Story highlights
- Roxanne Jones says her father was shot to death in the 1970s
- She says if leaders opposed to gun control saw victims, their perspective might change
- She says she backs right to bear arms; Americans not so far apart on issue
- Jones: Obama has started needed conversation; leaders must offer sensible solutions
My father was murdered. Shot down on the street in Philadelphia in the 70s.
I never had a chance to know him. His name was Edgar Leonard, and he was in his 20s when he was killed. My grandmother, his mother, fell apart after he died. He was her only child.
But kids are curious, regardless of the pain their questions may cause grown-ups. I always wanted to know more about my father. My mother wasn't talking. So at 9 years old, I asked my grandmother to tell me about my dad. The first thing she did was show me photos of her son stretched out in his coffin with bullet holes in his head.
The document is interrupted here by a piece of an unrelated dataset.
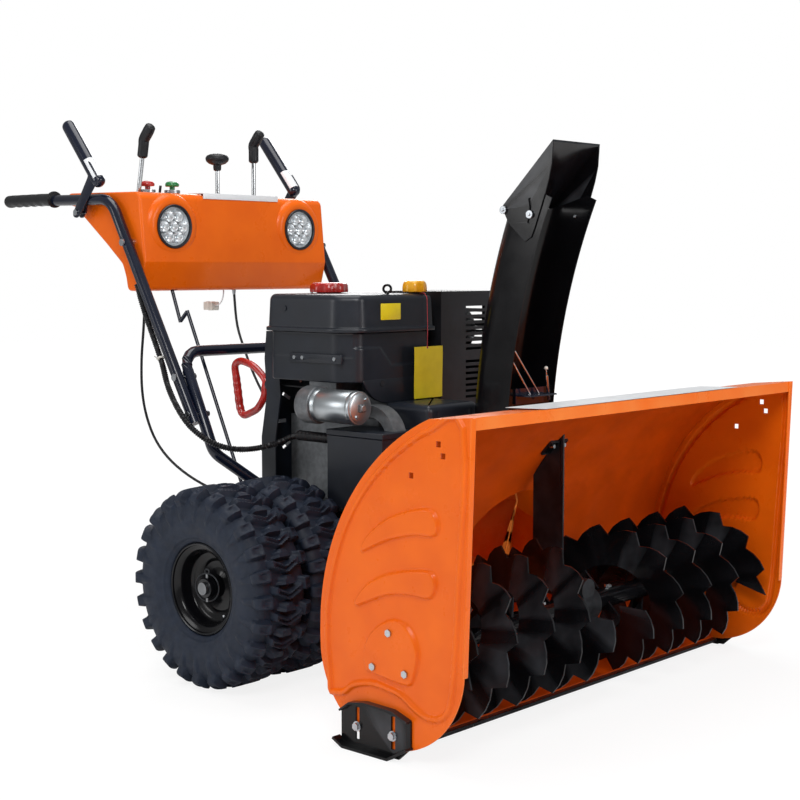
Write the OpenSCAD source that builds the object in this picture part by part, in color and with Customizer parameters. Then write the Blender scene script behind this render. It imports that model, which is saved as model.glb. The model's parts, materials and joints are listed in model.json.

House Speaker John Boehner and those who support unrestricted gun rights should take a long look at photos like this -- or talk, just once, to mothers who've lost loved ones to gun violence -- before they utter one word about gun control laws. The experience doesn't have to change their position, but I guarantee it will help shape their perspectives and permit more intelligent conversations on the issue.
Staring at those photographs, I was horrified. I had nightmares for years about getting shot in the head myself, or what my father thought about as he was dying. My grandmother only saw the handsome, charismatic young man her son once was. Fortunately for me, I have since seen photos of him in happier times: as a chubby baby boy; smiling with his prom date. Who knew why my grandmother showed me. Maybe she wanted me to see the violence that took his life. Or what guns do when not used responsibly. I know she wanted the person who killed her son caught and punished. That didn't happen.
Coming from this tragic place has given me an awesome respect and healthy fear of guns. I know how one shot can change lives forever. In my 40-plus years, hardly a day has gone by that I haven't thought about my father and missed the man I never knew.
I have lived in a city for the past 25 years, where always I assume anyone can be armed at any time in any place. And I grew up in Connecticut, where is it common to hear gunshots echoing through the woods and see a gutted deer carcass hanging from a tree draining blood.
Despite my father's violent death, I vigorously support our right to bear arms. Honestly, I've seen collector guns that are beautiful pieces of craftsmanship. And I'm quite convinced that if I ever felt my or my son's life was in danger, I'd use a gun to protect us both from harm. I pray that I will never have to make that decision.
Guns are a part of my world. And it was the unanswered questions about my father's murder, in part, that drove me to become a journalist. I was determined to write about people like my father whose stories would never be told.
I've spoken to neighbors, athletes and colleagues, those who own guns and those who never have, about the gun issue, and all seem to fall in the middle. So, I don't quite buy the hard line we're told exists between those Americans for and against gun control. We are not as far apart as Congress or lobbyists would have us believe. None of the people I've spoken to think like gun-crazed NRA lobbyists or gun-hating liberals. Real life is never black and white.
The time has come for Americans to take over this conversation and demand sensible solutions that help keep us safe while protecting our Constitutional rights. We are smart enough to do both: to understand that gun ownership comes with huge responsibility. Not everyone is qualified to own or have access to guns, just as not all of us are qualified to drive a car, without some regulation. As President Obama said earlier this week in his news conference: "with rights comes responsibility." It's common sense, he said.
As predicted, the backlash has begun over the president's executive orders, which call for strengthening current gun laws and taking related steps on mental health and school safety. He also called on Congress to reinstate an assault weapons ban that expired in 2004, to restrict ammunition magazines to no more than 10 rounds and to expand background checks to anyone buying a gun, whether at a store or in a private sale at an auction or convention.
The president has begun a much-needed, difficult conversation. Congress should come up with its own common-sense solutions to curb gun violence if it doesn't like what's on the table. To do nothing would be a national disgrace. Do we really want to live in fear of one another, praying our gun is bigger than the next person's, or that we are quick enough to shoot first? There is no common sense in those gun-happy solutions.
Time has come for us all to stop politicians and lobbyists from turning our great democracy into a nation where it is easier to buy a gun than to exercise our right to vote. Somehow, I think our forefathers had something greater in mind for us when they wrote the Constitution.
We owe it to them, our children, our mothers and our fathers to try and live up to those great expectations.